>> Begin GIVEN DATA

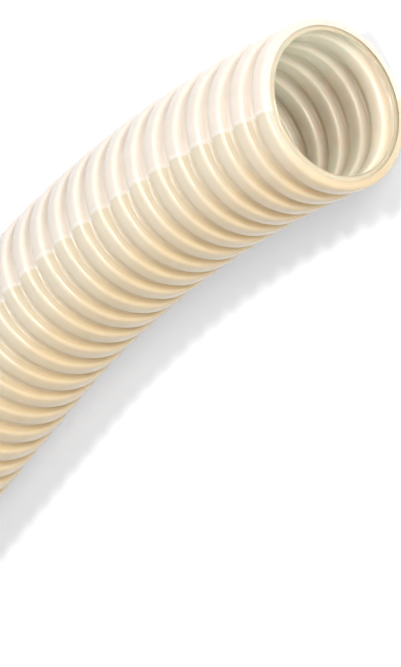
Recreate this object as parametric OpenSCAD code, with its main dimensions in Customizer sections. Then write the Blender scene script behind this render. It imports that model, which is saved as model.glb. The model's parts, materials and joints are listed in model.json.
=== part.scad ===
/* [Section] */
// Outside diameter over the crests of the waves
crest_od = 60.3; // [54:0.1:75]
// Clear bore diameter inside the valleys
bore_d = 50.4; // [34:0.1:51]
// Thickness of the wall, the same all along a wave
wall = 0.9; // [0.7:0.05:1.2]

/* [Waves] */
// Length of one wave, from crest to crest
pitch = 12.2; // [11.5:0.1:16]
// Length of a crest over its two flanks
crest_length = 7; // [6:0.1:7.6]
// Outside radius of a crest's two shoulders
shoulder_r = 1.6; // [1.4:0.1:2.2]
// Bevel at the root of a flank, on the outside and the inside of the wall
root_bevel = 0.6; // [0.3:0.1:0.8]

/* [Length and lie] */
// Length of stock; it is cut square beside the crest nearest to it
stock_length = 610; // [560:10:1500]
// Crests at each end that lie straight
end_crests = 2; // [2:1:4]
// Waves of the bend behind each end, kept from the reel
bend_waves = 16; // [6:1:20]
// Radius that the bends' centreline lies at
bend_r = 600; // [450:10:2000]

/* [Hidden] */
ivory = "#EFE3CB";
// Sides on a full turn and on a shoulder's small round
round_sides = 96;
shoulder_sides = 48;

// Radii of the four round faces of a wave
crest_r = crest_od / 2;
bore_r = bore_d / 2;
crest_inner_r = crest_r - wall;
valley_outer_r = bore_r + wall;
// Inside its own wall a crest is a groove, and the valley beside it is a land
groove_length = crest_length - 2 * wall;
valley_gap = pitch - crest_length;
land_gap = pitch - groove_length;

// The stock begins and ends with a whole crest, cut off at the crest's outer flank
crests = round((stock_length + valley_gap) / pitch);
last_step = (crests - 1) / 2;
bend_end = last_step - end_crests + 1;
bend_start = bend_end - bend_waves;
step_angle = pitch / bend_r * 180 / PI;

// Where the mouth lies as seen from the middle of the tube
end_turn = bend_waves * step_angle;
end_length = (end_crests - 1) * pitch + crest_length / 2;
mouth_x = bend_start * pitch + bend_r * sin(end_turn) + end_length * cos(end_turn);
mouth_y = -bend_r * (1 - cos(end_turn)) - end_length * sin(end_turn);

// One half of a solid disc's section, with its outer corner rounded
module disc_half(radius, length, corner) {
    flat = length / 2 - corner;
    square([radius - corner, length / 2]);
    square([radius, flat]);
    intersection() {
        translate([radius - corner, flat]) circle(corner, $fn = shoulder_sides);
        translate([radius - corner, 0]) square([corner, length / 2]);
    }
}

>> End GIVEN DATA

**TASK**
Repeat the material word for word from its opening line up to and including the line containing "shoulder_sides = 48;".

**TASK RESULT**
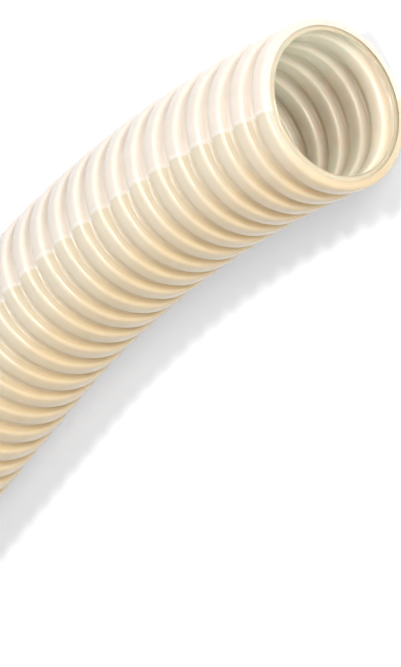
Recreate this object as parametric OpenSCAD code, with its main dimensions in Customizer sections. Then write the Blender scene script behind this render. It imports that model, which is saved as model.glb. The model's parts, materials and joints are listed in model.json.
=== part.scad ===
/* [Section] */
// Outside diameter over the crests of the waves
crest_od = 60.3; // [54:0.1:75]
// Clear bore diameter inside the valleys
bore_d = 50.4; // [34:0.1:51]
// Thickness of the wall, the same all along a wave
wall = 0.9; // [0.7:0.05:1.2]

/* [Waves] */
// Length of one wave, from crest to crest
pitch = 12.2; // [11.5:0.1:16]
// Length of a crest over its two flanks
crest_length = 7; // [6:0.1:7.6]
// Outside radius of a crest's two shoulders
shoulder_r = 1.6; // [1.4:0.1:2.2]
// Bevel at the root of a flank, on the outside and the inside of the wall
root_bevel = 0.6; // [0.3:0.1:0.8]

/* [Length and lie] */
// Length of stock; it is cut square beside the crest nearest to it
stock_length = 610; // [560:10:1500]
// Crests at each end that lie straight
end_crests = 2; // [2:1:4]
// Waves of the bend behind each end, kept from the reel
bend_waves = 16; // [6:1:20]
// Radius that the bends' centreline lies at
bend_r = 600; // [450:10:2000]

/* [Hidden] */
ivory = "#EFE3CB";
// Sides on a full turn and on a shoulder's small round
round_sides = 96;
shoulder_sides = 48;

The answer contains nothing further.